New developments in HIV research suggest that Timothy Brown may not be the only man “cured” of AIDS.
There have been many articles on the internet and in medical journals about Timothy Brown, the man from Seattle, who was “cured” of AIDS in Berlin 5 years ago. While this man is still AIDS free, there have been many failed attempts in other test subjects. We all know about the advances in stem cell research and the effects they have on certain types of cancers and other ailments, but is it possible that curing AIDS might possibly be another way of using these cells?

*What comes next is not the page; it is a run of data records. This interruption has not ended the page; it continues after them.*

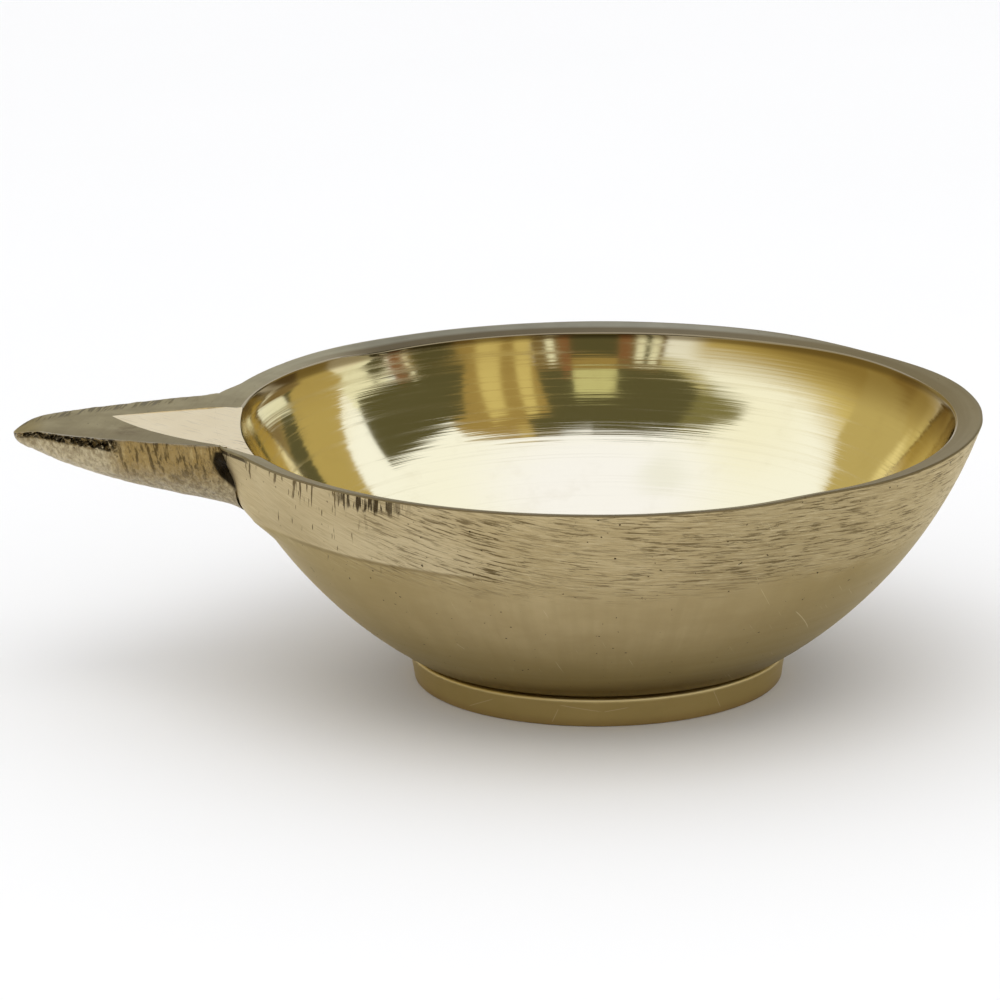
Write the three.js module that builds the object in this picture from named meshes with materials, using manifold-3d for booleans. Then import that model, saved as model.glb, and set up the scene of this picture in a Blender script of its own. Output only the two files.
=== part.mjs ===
// Cast brass diya oil lamp: a round turned bowl on a low foot ring, with a leaf-shaped wick spout.
// Millimetres, +Z up, the spout pointing along -X. The lamp is modelled about the bowl's axis, then
// moved so that the origin is the middle of its length and width, in the plane it stands on.

import * as THREE from "three";
import { mergeVertices } from "three/addons/utils/BufferGeometryUtils.js";
import { ParametricGeometry } from "three/addons/geometries/ParametricGeometry.js";
import Module from "manifold-3d";

// Bowl
const RIM_HEIGHT = 24.8;
const RIM_RADIUS = 35.2;
const RIM_WIDTH = 2.5;
const RIM_DISH = 0.45;            // how far the inner edge of the rim lies below the outer edge
const BODY_ARC_RADIUS = 42;
const BODY_BASE_RADIUS = 17.9;
const BODY_BASE_HEIGHT = 3.2;
const INSIDE_ARC_RADIUS = 37;
const FLOOR_RADIUS = 11;
const FLOOR_HEIGHT = 5.2;
const TURNED_SIDES = 80;
const ARC_STEPS = 9;

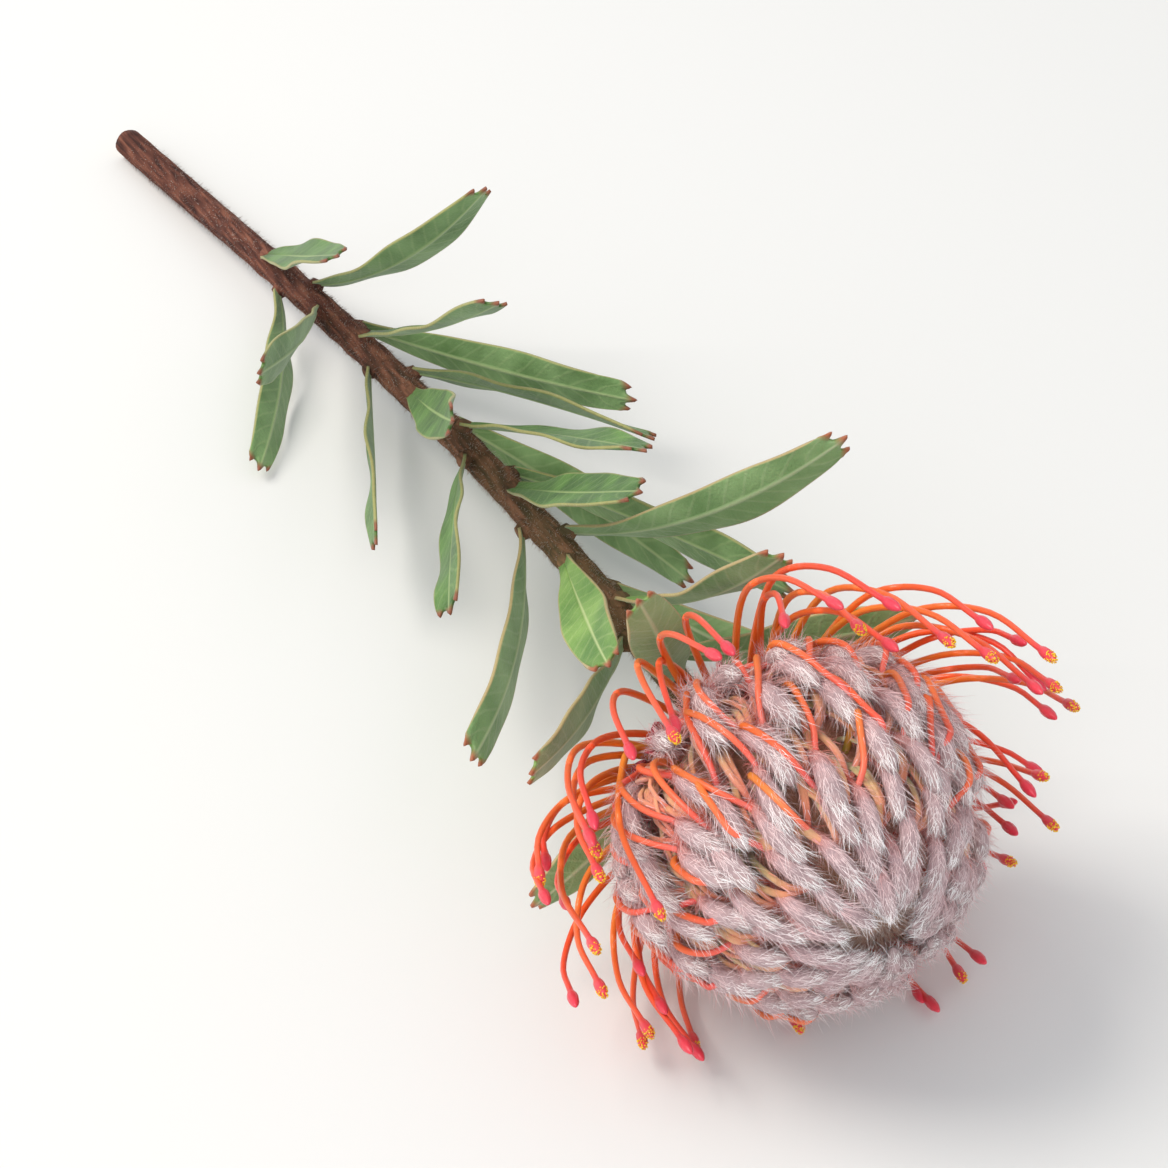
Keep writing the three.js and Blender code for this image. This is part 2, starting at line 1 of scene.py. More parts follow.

Mr. Brown was suffering from AIDS when he developed Leukemia and underwent a series of treatments including chemotherapy and radiation. Nothing seemed to be working, and the leukemia was coming back with a vengeance. Running out of options and enduring a great deal of pain, he underwent a stem cell transplant from a bone marrow donor. This donor was among a small percentage of the world’s population that is “immune” to AIDS, meaning he lacked CCR5, a receptor that resides on the surface of immune-system cells that the virus uses to enter the cells. He discontinued his use of AIDS medications after the transplant. Testing a few months following treatment showed no evidence of viral antibodies or cancer cells. Five years later, he is both leukemia and AIDS free, with no immediate signs of either disease returning.
This case has inspired more scientists to review what they know about AIDS and HIV to build upon this fascinating research. There are now two more cases of AIDS patients in Boston who are also “cured”, although their cases are a little different. They both also had AIDS, developed cancer, and received the same treatments, including bone marrow transplants. This is where their cases differ: their bone marrow donors were not lacking the CCR5 receptor. These two patients remained on AIDS medication during and after their transplants, and less than one year after each procedure, the virus has not been detected in either man. Each of them will soon stop taking antiviral drugs but will be monitored regularly to see if the virus returns. So far, researchers, doctors, and patients are highly optimistic.
Bone-marrow transplants are risky and expensive and cannot be performed on everyone. Significantly more research and testing need to be done to refine this procedure and to find new ways of getting similar results with a less dangerous treatment. Still, aside from the skepticism, this is evidence that scientists are on the right track toward ultimately curing the disease and possibly creating an effective vaccine for the disease even sooner.